(Rows from a 3D modeling dataset)
::::::::

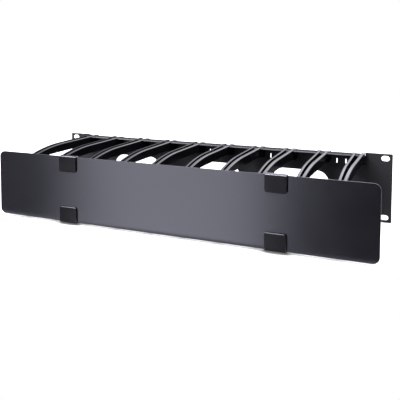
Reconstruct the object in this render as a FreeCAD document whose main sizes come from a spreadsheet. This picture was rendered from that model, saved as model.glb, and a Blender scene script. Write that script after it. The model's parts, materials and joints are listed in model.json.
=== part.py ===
import FreeCAD, Part
import math
import os
import Sketcher

# Horizontal cable manager, two rack units tall, for one side of a 19-inch rack.
# A folded steel panel bolts to the rack. Two rows of moulded fingers reach forward from its
# flanges, and a flat cover hangs in front of them on two hinge pins and snaps on two more below.
#
# Frame: X to the right, Y from front to back, Z up, in millimetres. The origin is the centre of the
# four rack slots, on the panel's rear face, which seats on the rack's rails.

doc = FreeCAD.newDocument("CableManager")
sheet = doc.addObject("Spreadsheet::Sheet", "Sizes")

driving = [
    # panel: the 19-inch, two-unit rack panel
    ("panel_width", 482.6),
    ("panel_height", 88.1),
    ("sheet_thickness", 1.5),
    ("bend_radius", 1.0),            # inside radius of the two folds
    ("ear_width", 33.0),             # flat rack ear, from the panel's end to the bend relief
    ("ear_corner_radius", 1.5),
    ("relief_width", 1.5),
    ("relief_depth", 3.5),           # the relief's depth below the flange's outer face
    ("flange_drop", 1.3),            # the flange's outer face below the ear's edge
    ("flange_depth", 16.0),          # in front of the panel's front face
    ("flange_corner_radius", 2.0),
    ("flange_edge_rounding", 0.4),   # the flanges' front edges
    ("rack_slot_inset", 8.75),       # from the panel's end to the slot's middle
    ("rack_spacing_z", 76.2),
    ("rack_slot_length", 10.2),
    ("rack_slot_height", 6.8),
    ("pass_hole_length", 76.0),
    ("pass_hole_height", 31.5),
    ("pass_hole_pitch", 124.0),
    ("tie_slot_width", 1.5),
    ("tie_slot_height", 6.2),
    ("tie_slot_spacing", 11.4),      # between the two slots of one cable tie
    ("tie_slot_level", 31.2),        # from the panel's middle to the slots' middle
    # fingers
    ("finger_inset", 41.275),        # from the panel's end to the outermost finger's middle
    ("finger_width", 13.7),          # at the panel
    ("finger_tip_width", 9.6),       # at the hinge pin
    ("finger_depth", 11.3),          # from the finger's top to its underside
    ("jaw_thickness", 0.8),          # the two prongs that lie on the flange
    ("crown_start", 85.0),           # where the top starts to fall away, from the panel's face
    ("crown_radius", 286.0),
    ("channel_floor", 2.0),          # the wall left under the finger's channel
    ("channel_end", 148.0),
    ("rail_width", 3.5),             # the walls at the channel's sides
    ("rail_rounding", 1.4),          # their outer upper edges
    ("root_width", 17.5),
    ("root_depth", 14.0),
    ("root_flare", 5.0),             # how far the root tapers to the finger's width
    ("root_height", 13.6),
    ("root_rounding", 0.6),          # the flared root's upper edges
    ("flange_fit", 0.1),             # clearance round the flange and the panel's windows
    ("hook_width", 8.0),
    ("hook_thickness", 3.4),
    ("hook_barb", 1.1),
    ("hook_barb_length", 1.6),
    # hinge pins
    ("pin_diameter", 4.0),
    ("pin_reach", 152.5),            # from the panel's front face to the pin's axis
    ("pin_drop", 10.8),              # the pin's axis below the finger's top
    ("pin_fit", 0.05),               # radial clearance in the finger
    ("pin_chamfer", 0.4),
    ("knuckle_radius", 4.8),
    # cover
    ("cover_width", 482.6),
    ("cover_height", 83.2),
    ("cover_thickness", 1.5),
    ("cover_standoff", 164.0),       # from the panel's front face to the cover's front face
    ("cover_corner_radius", 7.5),
    ("cover_edge_rounding", 0.35),
    # clips that hold the cover on the pins
    ("clip_width", 25.0),
    ("clip_reach", 19.6),            # the front pad's length from the cover's edge
    ("clip_pad_thickness", 2.5),
    ("clip_edge_wall", 1.0),         # over the cover's edge
    ("clip_leg_thickness", 2.0),     # behind the cover
    ("clip_corner_radius", 3.0),
    ("clip_rounding", 0.8),
    ("clip_shoulder", 2.2),          # the pad's outer long edge
    ("lug_radius", 4.4),
    ("lug_width", 6.0),
    ("lug_fit", 0.1),                # radial running clearance on the pin
    ("lug_lip", 1.5),                # the jaws reach this far behind the pin's axis
]
for row, (alias, number) in enumerate(driving, start=1):
    sheet.set(f"A{row}", alias)
    sheet.set(f"B{row}", str(number))
    sheet.setAlias(f"B{row}", alias)
doc.recompute()

finger_count = 10
tie_pair_count = 5
clip_gap_index = 2                   # the cover's clips sit in the second gap from each end


def cell(alias):
    return f"Sizes.{alias}"


def value(expression):
    return float(sheet.evalExpression(expression))


# places that several pieces share, worked out from the driving sizes
thickness = cell("sheet_thickness")
flange_top = "(Sizes.panel_height / 2 - Sizes.flange_drop)"
flange_under = f"({flange_top} - {thickness})"
flange_end = "(Sizes.panel_width / 2 - Sizes.ear_width - Sizes.relief_width)"
ear_start = "(Sizes.panel_width / 2 - Sizes.ear_width)"
finger_top = f"({flange_top} + Sizes.flange_fit + Sizes.jaw_thickness)"
finger_under = f"({finger_top} - Sizes.finger_depth)"
hook_top = f"({finger_under} + Sizes.hook_thickness)"
pin_level = f"({finger_top} - Sizes.pin_drop)"
cover_front = "(-Sizes.cover_standoff)"
cover_rear = "(Sizes.cover_thickness - Sizes.cover_standoff)"
cover_top = "(Sizes.cover_height / 2)"
lug_bore = "(Sizes.pin_diameter / 2 + Sizes.lug_fit)"
finger_pitch = f"((Sizes.panel_width - 2 * Sizes.finger_inset) / {finger_count - 1})"
over = "1"                           # how far a cutter starts outside what it cuts


def new_body(label):
    body = doc.addObject("PartDesign::Body", label)
    body.Label = label
    return body


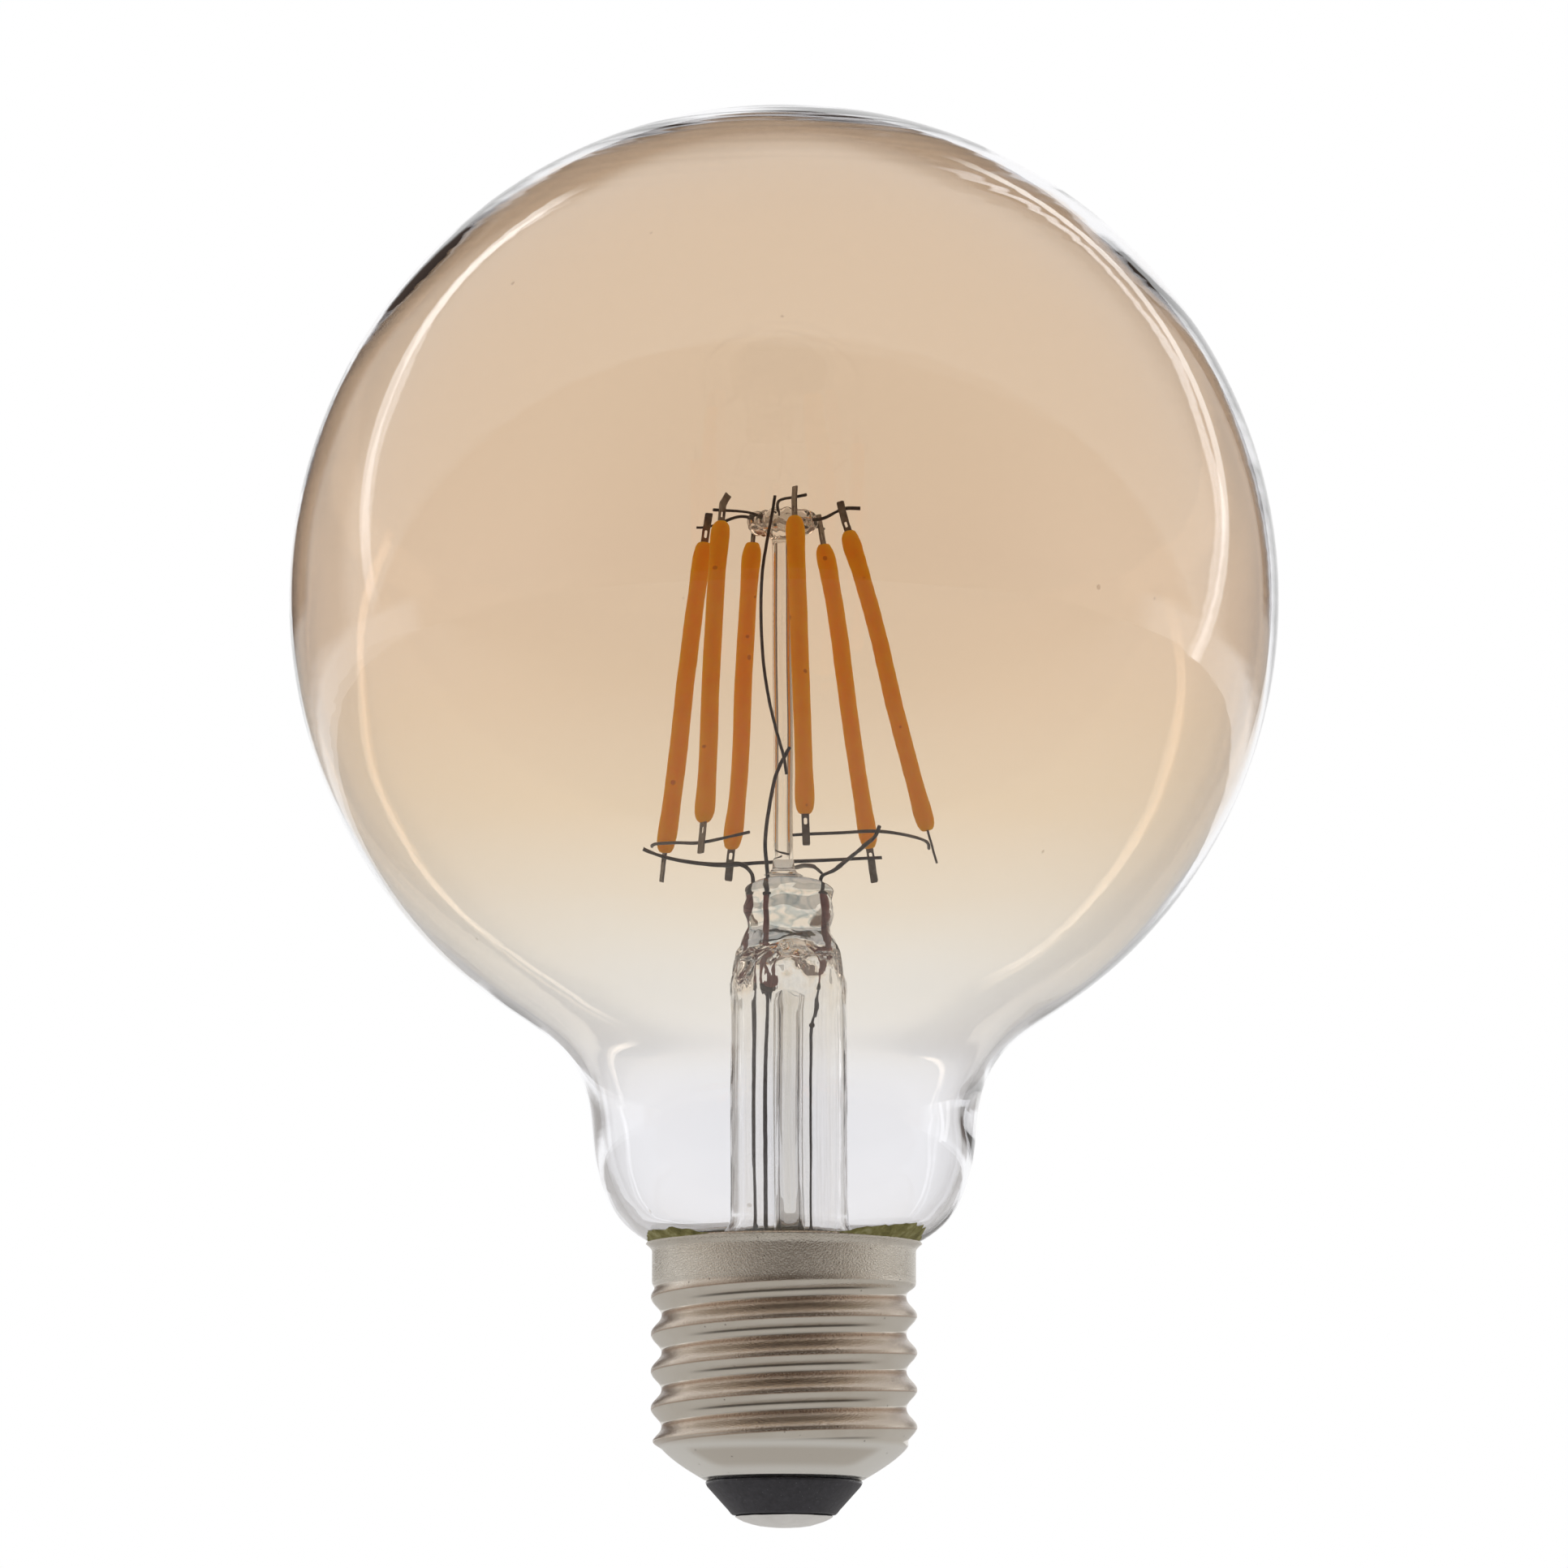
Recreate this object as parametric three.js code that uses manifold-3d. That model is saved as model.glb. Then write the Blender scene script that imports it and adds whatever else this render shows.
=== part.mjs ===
// Globe-shaped LED filament lamp with an Edison screw cap, all sizes in millimetres.
// +Z runs up the lamp's axis and the origin is the bottom of the centre contact.

import * as THREE from 'three';
import { mergeVertices } from 'three/addons/utils/BufferGeometryUtils.js';
import Module from 'manifold-3d';

const wasm = await Module();
wasm.setup();

// Overall sizes
const OVERALL_LENGTH = 140.7;
const GLOBE_DIAMETER = 98;
const GLASS_WALL = 0.8;
const NECK_RADIUS = 18.9;
const NECK_FILLET = 9.3;
const SHOULDER_RADIUS = 10.3;
const SHOULDER_CENTRE_Z = 37.1;

// Screw cap: E27 shell, insulator and contact
const THREAD_PITCH = 3.629;
const THREAD_CREST_RADIUS = 13.05;
const THREAD_DEPTH = 1.05;
const THREAD_CREST_Z = 20.67;
const THREAD_TOP_Z = 23.4;
const THREAD_BOTTOM_Z = 8.1;
const THREAD_FADE = 0.5;
const CAP_SHEET = 0.35;
const CAP_RIM_Z = 27.7;
const CAP_RIM_FLARE = 0.6;
const CAP_RIM_HEIGHT = 1.3;
const CAP_BAND_INSET = 0.1;
const CAP_BAND_RADIUS = THREAD_CREST_RADIUS - CAP_BAND_INSET;
const SKIRT_BOTTOM_Z = 4.7;
const INSULATOR_TOP_RADIUS = 7.6;
const INSULATOR_BOTTOM_RADIUS = 5.2;
const INSULATOR_LIP = 0.5;
const INSULATOR_BOTTOM_Z = 1.2;
const INSULATOR_PLUG = 2.4;
const CONTACT_RADIUS = 4.8;
const CONTACT_FLAT_RADIUS = 1;
const CONTACT_SHANK_RADIUS = 1.3;
const CONTACT_BORE_RADIUS = 0.6;

// Stem: flare tube, pinched press, exhaust tube and glass rod
const STEM_OFFSET_X = 0.5;
const STEM_RADIUS = 5.8;
const STEM_WALL = 0.9;
const PRESS_TOP_Z = 63.8;
const PRESS_WIDTH = 8.6;
const PRESS_DEPTH = 4.4;
const PRESS_HEIGHT = 7.6;
const PRESS_CORNER = 1.8;
const PRESS_ROOF = 2.2;
const EXHAUST_RADIUS = 1.5;
const EXHAUST_WALL = 0.6;
const EXHAUST_TIP_Z = 18.4;
const ROD_RADIUS = 1;
const ROD_SOCKET_DEPTH = 1.2;
const BUTTON_RADIUS = 3.8;
const BUTTON_THICKNESS = 2.3;

// Filament cage
const FOOT_RING_RADIUS = 13;
const FOOT_CENTRE_X = 1.44;
const FOOT_Z = 68;
const HEAD_RING_RADIUS = 7.4;
const HEAD_CENTRE_X = -0.56;
const PHOSPHOR_LENGTH = 31.2;
const PHOSPHOR_RADIUS = 0.88;
const PHOSPHOR_END_SWELL = 0.1;
const PHOSPHOR_TIP_RADIUS = 0.62;
const SUBSTRATE_WIDTH = 0.8;
const SUBSTRATE_THICKNESS = 0.3;
const TAB_WIDTH = 0.75;
const TAB_THICKNESS = 0.2;
const TAB_REACH = 3.1;
const TAB_ROOT = 1;
const TAB_SLOT_WIDTH = 0.32;
const TAB_SLOT_LENGTH = 0.7;

// Wires
const WIRE_RADIUS = 0.16;
const LEAD_RADIUS = 0.2;
const DUMET_RADIUS = 0.24;
const LEAD_LEFT_X = -3;
const LEAD_CENTRE_X = -1.55;
const LEAD_RIGHT_X = 3.6;

// Driver inside the cap
const BOARD_WIDTH = 19;
const BOARD_THICKNESS = 1;
const BOARD_FRONT_Y = 3;

// Clearances
const FIT_GAP = 0.3;
const SEAL_GAP = 0.1;
const WELD_GAP = 0.07;

// Number of sides on turned pieces
const SIDES_LARGE = 32;
const SIDES_MEDIUM = 24;
const SIDES_SMALL = 12;
const SIDES_WIRE = 6;

const degrees = Math.PI / 180;
const lamp = new THREE.Group();

// ---------------------------------------------------------------- materials

function material(color, roughness, metalness) {
  return new THREE.MeshStandardMaterial({ color, roughness, metalness });
}

const amberGlass = new THREE.MeshStandardMaterial({
  color: 0xe6c48f, roughness: 0.02, metalness: 0, transparent: true, opacity: 0.35,
});
const clearGlass = new THREE.MeshStandardMaterial({
  color: 0xeef2f4, roughness: 0.02, metalness: 0, transparent: true, opacity: 0.35,
});
const nickel = material(0xb3a997, 0.28, 1);
const contactMetal = material(0xc9c5bc, 0.35, 1);
const blackInsulator = material(0x2f2f36, 0.6, 0);
const capCement = material(0x8a8650, 0.85, 0);
const phosphor = material(0xc87d20, 0.6, 0);
const ceramic = material(0xe9e6dc, 0.5, 0);
const tabMetal = material(0x7d7267, 0.4, 1);
const nickelWire = material(0x5f564d, 0.4, 1);
const dumetWire = material(0x9c4a3c, 0.45, 0.8);
const leadWire = material(0x6d6c72, 0.4, 1);
const boardLaminate = material(0x2c6b3a, 0.6, 0);
const chipBlack = material(0x1c1c1f, 0.5, 0);
const capacitorSleeve = material(0x22345c, 0.4, 0);
const ferrite = material(0x3b3a3c, 0.7, 0);
const resistorBody = material(0x9fb4a0, 0.6, 0);
const wireSleeve = material(0xd8d2c4, 0.5, 0);

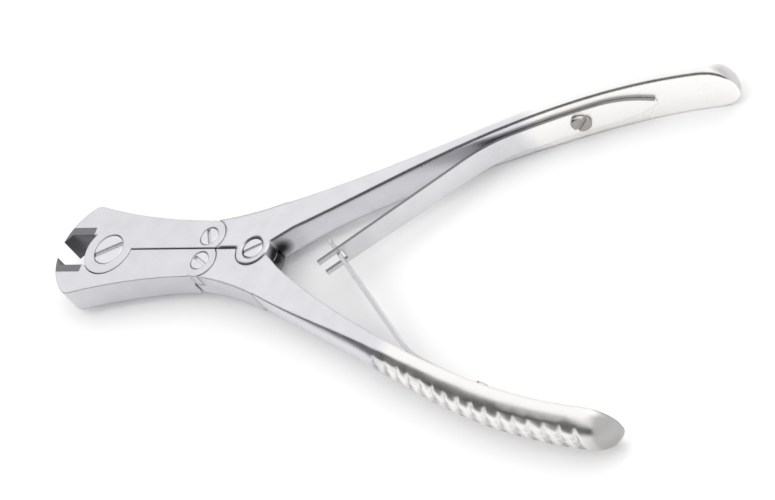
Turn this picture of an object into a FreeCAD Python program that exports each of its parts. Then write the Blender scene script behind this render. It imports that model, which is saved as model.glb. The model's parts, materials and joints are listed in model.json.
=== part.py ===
import FreeCAD, Part
import math
import os

import Sketcher
from FreeCAD import Placement, Rotation, Vector

# Double action pin cutter, drawn in its sprung open position.
# While it is drawn, the jaw pivot is the origin, +X runs along the axis towards the
# handles, +Y towards the upper handle and +Z out of the face with the screw heads.
# At the end every piece is shifted so that the whole stands on z = 0.

DRIVING_SIZES = [
    # Head and hub
    ("body_thickness", 9.5),
    ("lap_gap", 0.1),
    ("axis_gap", 0.5),
    ("lug_clearance", 0.3),
    ("screw_clearance", 0.05),
    ("loose_clearance", 0.25),
    ("thread_clearance", 0.02),
    # Pivots: the jaw pivot is at 0, 0
    ("link_along", 38.6),
    ("link_across", 4.47),
    ("handle_pivot_along", 57.5),
    ("jaw_lug_radius", 9.0),
    ("link_lug_radius", 5.9),
    ("handle_lug_radius", 6.1),
    # Jaws and cutting inserts
    ("nose_radius", 19.9),
    ("shoulder_radius", 3.5),
    ("jaw_back_radius", 194.0),
    ("tooth_height", 2.8),
    ("tooth_back", 17.4),
    ("mouth_half_height", 5.6),
    ("insert_depth", 2.6),
    ("insert_end", 8.5),
    ("lug_side_along", 5.4),
    ("seam_notch_setback", 1.4),
    ("seam_notch_width", 2.2),
    ("seam_notch_depth", 0.9),
    # Handles
    ("hub_back_radius", 105.0),
    ("crotch_angle", 20.0),
    ("root_along", 12.5),
    ("root_across", 7.2),
    ("root_lean_angle", 31.3),
    ("root_depth", 11.4),
    ("grip_arc_length", 92.0),
    ("grip_arc_angle", 12.0),
    ("curl_radius", 200.0),
    ("curl_angle", 16.3),
    ("grip_depth", 1.8),
    ("grip_width", 16.4),
    ("grip_crown", 6.2),
    ("root_crown", 0.3),
    ("taper_length", 95.0),
    ("widening_start", 33.0),
    ("widening_end", 115.0),
    ("crown_end", 90.0),
    ("end_round_length", 9.0),
    # Finger grooves across the outside of the grips
    ("groove_start", 54.8),
    ("groove_pitch", 5.4),
    ("groove_width", 3.4),
    ("groove_depth", 1.5),
    ("groove_mouth_rise", 0.8),
    ("groove_bottom_along", 2.7),
    # Leaf springs
    ("leaf_thickness", 1.1),
    ("leaf_gap", 0.1),
    ("leaf_root_setback", 27.0),
    ("leaf_contact_station", 76.0),
    ("leaf_angle", 41.5),
    ("leaf_bend_radius", 50.0),
    ("leaf_overrun", 6.0),
    ("leaf_root_width", 9.2),
    ("leaf_tip_width", 6.6),
    ("leaf_end_width", 1.8),
    ("leaf_end_taper", 16.0),
    ("fork_slot_width", 3.8),
    ("fork_slot_length", 9.0),
    ("tongue_width", 3.0),
    ("tongue_length", 10.0),
    ("tongue_head_width", 4.8),
    ("tongue_head_length", 2.4),
    # Screws
    ("jaw_screw_head_radius", 5.5),
    ("jaw_screw_shank_radius", 3.2),
    ("link_screw_head_radius", 3.3),
    ("link_screw_shank_radius", 1.9),
    ("handle_screw_head_radius", 3.6),
    ("handle_screw_shank_radius", 2.1),
    ("screw_head_depth", 2.0),
    ("jaw_screw_slot_width", 1.8),
    ("screw_slot_width", 1.1),
    ("screw_slot_depth", 0.9),
    ("screw_end_recess", 0.3),
    ("head_edge_break", 0.4),
    ("jaw_slot_angle", 25.0),
    ("upper_link_slot_angle", -63.0),
    ("lower_link_slot_angle", -30.0),
    ("handle_slot_angle", 28.0),
    ("spring_screw_station", 97.0),
    ("spring_screw_head_radius", 3.2),
    ("spring_screw_head_depth", 1.2),
    ("spring_screw_shank_radius", 1.5),
    ("spring_screw_reach", 3.2),
    ("spring_slot_angle", 60.0),
]

GROOVE_COUNT = 16
ARC_STATIONS = (0.0, 0.3, 0.65, 1.0)
END_STATIONS = (0.0, 0.35, 0.6, 0.8, 0.92, 0.985)
CROWN_SHARES = (-0.93, -0.75, -0.47, -0.16, 0.16, 0.47, 0.75, 0.93)
UPPER = 1
LOWER = -1

doc = FreeCAD.newDocument("pin_cutter")
sheet = doc.addObject("Spreadsheet::Sheet", "sizes")
for row, (alias, number) in enumerate(DRIVING_SIZES, start=1):
    sheet.set(f"A{row}", alias)
    sheet.set(f"B{row}", str(number))
    sheet.setAlias(f"B{row}", alias)
doc.recompute()


class Size:
    """A number together with the sheet formula that gives it."""

    def __init__(self, value, formula):
        self.value = value
        self.formula = formula

    def __add__(self, other):
        other = as_size(other)
        return Size(self.value + other.value, f"({self.formula} + {other.formula})")

    def __sub__(self, other):
        other = as_size(other)
        return Size(self.value - other.value, f"({self.formula} - {other.formula})")

    def __mul__(self, other):
        other = as_size(other)
        return Size(self.value * other.value, f"({self.formula} * {other.formula})")

    def __truediv__(self, other):
        other = as_size(other)
        return Size(self.value / other.value, f"({self.formula} / {other.formula})")

    def __neg__(self):
        return Size(-self.value, f"(0 - {self.formula})")


def as_size(number):
    """Return a plain number as a Size; leave a Size as it is."""
    if isinstance(number, Size):
        return number
    return Size(float(number), f"({float(number):.6f})")


def cell(alias):
    """Return the driving size that the sheet holds under this alias."""
    return Size(float(sheet.get(alias)), f"sizes.{alias}")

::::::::

• _Directive_
Tally up the lines holding the word "json" in the data above, and answer with that figure only.

• _Complete answer_
2